In other words, even great progress produces new dilemmas, in a dialectical way. Thus, as China becomes a global trading power, assimilating large quantities of foreign investment, both the people of China and the citizens of China’s many trading partners around the world will continue to face significant difficulties adjusting to a “new overall situation”. And in China’s wake, other large, continental economies are likely to follow, perfecting for themselves the same combination of stronger participation in the world economy. Before too long, China may be facing competition in the global economy from countries not yet as advanced as China has already become.
That’s the end of Part 1. Now we move on to part 2.
第二部分:同声传译(3)
Part 2: Chinese to English
You will hear a speech delivered by a Chinese Ambassador at the Forty-ninth session of the United Nations General Assembly on the issue of International Natural Disaster Reduction and Humanitarian Assistance. Please turn the speech into English while the speaker speaks.
Let’s begin. [TONE]
中国代表团感谢主席先生、澳大利亚大使阁下就议题项目37的非正式磋商所作的总结发言,我们欣赏联合国人道主义事务部和汉森副秘书长在过去一年中在人道主义紧急援助协调领域所作出的努力。中国代表团愿借此机会就本议题的有关问题发表几点意见。
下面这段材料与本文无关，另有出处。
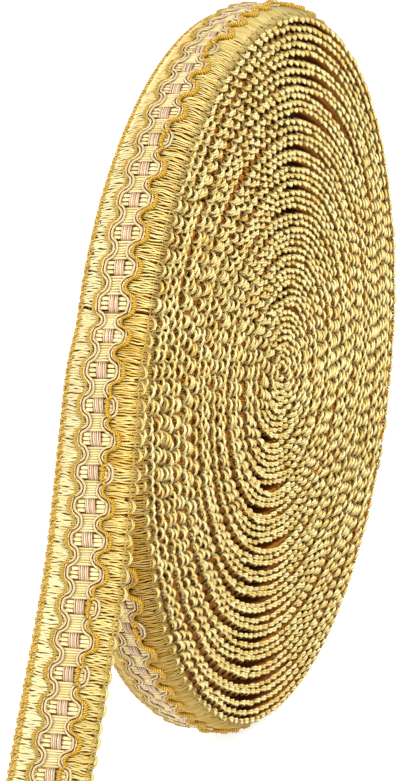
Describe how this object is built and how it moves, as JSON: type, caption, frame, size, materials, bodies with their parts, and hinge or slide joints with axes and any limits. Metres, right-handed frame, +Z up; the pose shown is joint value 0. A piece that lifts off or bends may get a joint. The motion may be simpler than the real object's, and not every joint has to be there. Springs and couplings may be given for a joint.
{
  "type": "gimp braid trim roll",
  "caption": "Flat gold gimp braid wound on itself into a round roll that stands on its rim, its loose outer end hanging off the front and lying on the floor.",
  "frame": {"origin": "centre of the small flat foot that the roll stands on", "axes": "+Z up through the roll's axis, +X away from the loose end in the plane of the winding, +Y along the roll's axis, from the face shown to the one behind"},
  "size_m": [0.3107, 0.02, 0.1877],
  "materials": {
    "wound_braid": "gold yarn loops, satin sheen",
    "loose_braid": "pale gold cross threads with cream, deep gold and rose-beige cords, satin sheen"
  },
  "bodies": {
    "root": {"roll": "wound_braid", "tail": "loose_braid"}
  },
  "joints": []
}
首先,中国代表团十分关注人道主义紧急援助活动,也十分重视和支持联合国人道主义事务部在上述领域的协调作用。近年来,世界范围内各类灾害呈明显上升趋势,给受灾国家和地区,特别是发展中国家造成了严重的生命和财产损失。人道主义危机频繁发生和增多,一方面严重影响了发展中国家的发展进程,另一方面导致发展援助资金转向紧急救灾援助。国际社会应对此予以关注,并做出相应努力以扭转上述趋势。
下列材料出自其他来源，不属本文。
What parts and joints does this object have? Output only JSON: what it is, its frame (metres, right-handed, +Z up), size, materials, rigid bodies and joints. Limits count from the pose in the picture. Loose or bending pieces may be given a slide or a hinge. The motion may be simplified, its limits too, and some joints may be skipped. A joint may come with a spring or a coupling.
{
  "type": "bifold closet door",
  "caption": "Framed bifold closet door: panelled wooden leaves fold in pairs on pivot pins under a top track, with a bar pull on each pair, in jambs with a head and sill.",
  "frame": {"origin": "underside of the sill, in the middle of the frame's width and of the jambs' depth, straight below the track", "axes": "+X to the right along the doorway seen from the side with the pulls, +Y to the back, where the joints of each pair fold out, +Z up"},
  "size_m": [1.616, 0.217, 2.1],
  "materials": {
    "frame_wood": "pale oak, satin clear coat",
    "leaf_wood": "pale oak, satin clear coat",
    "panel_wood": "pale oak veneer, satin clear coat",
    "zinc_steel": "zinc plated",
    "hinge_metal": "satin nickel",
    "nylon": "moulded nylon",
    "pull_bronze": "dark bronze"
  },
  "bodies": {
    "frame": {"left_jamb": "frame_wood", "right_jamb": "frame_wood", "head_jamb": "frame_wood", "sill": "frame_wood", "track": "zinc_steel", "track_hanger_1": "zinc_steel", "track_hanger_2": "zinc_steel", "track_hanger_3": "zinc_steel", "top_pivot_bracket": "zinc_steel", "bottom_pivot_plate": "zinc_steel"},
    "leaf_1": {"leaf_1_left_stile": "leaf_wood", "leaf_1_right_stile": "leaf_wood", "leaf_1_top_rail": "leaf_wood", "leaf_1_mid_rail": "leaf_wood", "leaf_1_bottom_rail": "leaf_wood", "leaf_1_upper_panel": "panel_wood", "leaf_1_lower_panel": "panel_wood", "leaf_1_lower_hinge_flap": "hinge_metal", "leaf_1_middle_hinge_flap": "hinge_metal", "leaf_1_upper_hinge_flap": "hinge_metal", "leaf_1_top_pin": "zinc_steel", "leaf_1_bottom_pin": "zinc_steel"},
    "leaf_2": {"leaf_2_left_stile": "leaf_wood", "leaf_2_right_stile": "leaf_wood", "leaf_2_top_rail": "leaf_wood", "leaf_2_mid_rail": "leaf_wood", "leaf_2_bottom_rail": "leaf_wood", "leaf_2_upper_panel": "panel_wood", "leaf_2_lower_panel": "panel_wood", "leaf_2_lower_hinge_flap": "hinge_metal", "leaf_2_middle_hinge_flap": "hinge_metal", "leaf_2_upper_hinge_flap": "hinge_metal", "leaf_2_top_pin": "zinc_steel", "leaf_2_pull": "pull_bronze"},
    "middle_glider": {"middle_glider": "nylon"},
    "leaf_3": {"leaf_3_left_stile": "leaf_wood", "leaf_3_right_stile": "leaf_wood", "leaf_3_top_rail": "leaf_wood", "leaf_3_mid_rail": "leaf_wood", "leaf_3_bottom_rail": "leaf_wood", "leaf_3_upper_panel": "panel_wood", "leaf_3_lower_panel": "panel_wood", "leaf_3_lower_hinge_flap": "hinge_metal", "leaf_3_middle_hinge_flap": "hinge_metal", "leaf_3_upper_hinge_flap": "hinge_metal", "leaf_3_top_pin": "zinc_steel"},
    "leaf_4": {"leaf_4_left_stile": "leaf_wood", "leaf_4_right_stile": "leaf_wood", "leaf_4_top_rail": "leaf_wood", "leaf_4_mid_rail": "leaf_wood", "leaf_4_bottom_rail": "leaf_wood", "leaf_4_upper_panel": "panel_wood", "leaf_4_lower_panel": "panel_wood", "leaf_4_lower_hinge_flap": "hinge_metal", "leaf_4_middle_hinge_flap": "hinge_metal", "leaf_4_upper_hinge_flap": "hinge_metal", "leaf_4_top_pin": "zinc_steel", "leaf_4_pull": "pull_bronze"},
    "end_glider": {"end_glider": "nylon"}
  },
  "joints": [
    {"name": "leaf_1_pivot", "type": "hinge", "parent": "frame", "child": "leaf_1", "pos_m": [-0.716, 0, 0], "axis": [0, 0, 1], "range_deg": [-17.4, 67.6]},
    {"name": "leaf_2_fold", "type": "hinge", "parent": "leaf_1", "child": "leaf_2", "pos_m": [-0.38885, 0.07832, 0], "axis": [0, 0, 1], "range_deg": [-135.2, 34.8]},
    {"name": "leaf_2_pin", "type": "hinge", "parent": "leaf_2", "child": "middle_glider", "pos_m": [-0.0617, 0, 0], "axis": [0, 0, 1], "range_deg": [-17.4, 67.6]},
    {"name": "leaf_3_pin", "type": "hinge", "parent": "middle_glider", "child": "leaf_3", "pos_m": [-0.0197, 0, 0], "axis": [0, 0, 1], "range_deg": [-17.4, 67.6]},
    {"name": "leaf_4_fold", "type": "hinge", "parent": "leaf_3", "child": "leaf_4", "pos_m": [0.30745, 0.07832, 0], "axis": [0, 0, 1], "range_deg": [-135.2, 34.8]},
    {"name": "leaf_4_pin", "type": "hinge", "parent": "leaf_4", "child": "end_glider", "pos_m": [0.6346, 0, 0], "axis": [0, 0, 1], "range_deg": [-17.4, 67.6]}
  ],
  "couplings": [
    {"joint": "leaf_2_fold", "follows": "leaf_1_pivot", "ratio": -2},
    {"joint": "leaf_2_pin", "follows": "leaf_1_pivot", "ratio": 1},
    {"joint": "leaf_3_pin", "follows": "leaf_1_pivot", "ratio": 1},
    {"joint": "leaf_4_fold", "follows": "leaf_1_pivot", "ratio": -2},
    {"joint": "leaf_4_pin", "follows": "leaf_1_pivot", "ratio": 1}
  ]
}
其次,我们认为自然灾害是制约发展中国家经济发展的因素之一,对这种灾害应给以足够的重视。然而,我们遗憾地注意到联合国在救灾援助的问题上,偏重于人为灾害的救援工作,而对自然灾害的救灾工作则重视不够。世界上有五千多万人因人为灾害或人为因素需要国际援助,联合国应该,也必须对他们提供力所能及的帮助。同时,世界上因自然灾害而需援助的人数也十分庞大。比如仅撒哈拉以南的国家中,就有二千一百多万人受到旱灾威胁。因此,我们认为,人为灾害和自然灾害的救援工作具有同等重要性。联合国在研究如何加强联合国系统对复杂紧急局势的快速反应能力的同时,也应研究如何加强对自然灾害,特别是突发性重大自然灾害的快速反应能力。此外,灾后恢复和重建工作也应得到重视,以帮助受灾国恢复持续发展的能力。
第三,中央紧急循环资金不足的问题应当得到解决。一是加强管理。中国有句话,叫做要把好钢用在刀刃上。也就是说有限的宝贵资金应该用到急需的救灾活动上。二是适当增加“资金”的总额。
第四,中国代表团支持世界减灾大会通过的“横滨声明”和“横滨战略”。我愿告诉大家,为响应上述两个文件的号召,中国政府计划于明年初着手制定一项全国减少自然灾害的综合规划。该规划的主旨在于防洪、抗旱、保护粮食生产和环境。这一规划将是中国第九个五年发展计划的一个重要组成部分。
中国代表团还认为,要把横滨会议通过的文件化为实际行动,还需要国际社会作出更大的努力,而其中的关键是落实援助资金和技术。世界上90%的自然灾害发生在发展中国家。它们的经济基础薄弱,防灾、抗灾能力差。因此,国际社会,特别是发达国家应该增加对发展中国家的资金援助和转让有关减灾的科学技术,以帮助发展中国家加强防灾和减灾的能力。只有这样,“横滨声明”和“横滨战略”规定的目标才能得到实现。否则,“声明”和“战略”多半只能是纸上谈兵。
中国是个发展中国家,尚有八千万人没有摆脱贫困。中国也是一个自然灾害多发的国家。据中国有关方面的不完全统计,今年,到目前为止,洪水灾害已造成数千人伤亡,约170亿美元的经济损失。即使在如此严重的自然灾害情况下,中国仍通过联合国人道主义事务部向卢旺达难民提供了食品和药品援助;也通过一些双边渠道向其他一些国家提供了力所能及的救灾援助和特别经济援助。今后,中国将同国际社会一道,继续为世界的防灾、减灾和救灾而共同努力。
最后,我们想强调一下,向受灾国提供人道主义援助和特别经济援助是国际社会义不容辞的职责。我们主张这种援助应坚持人道、中立、公正的原则,而不应附加任何条件。
That’s the end of the exam. Thank you.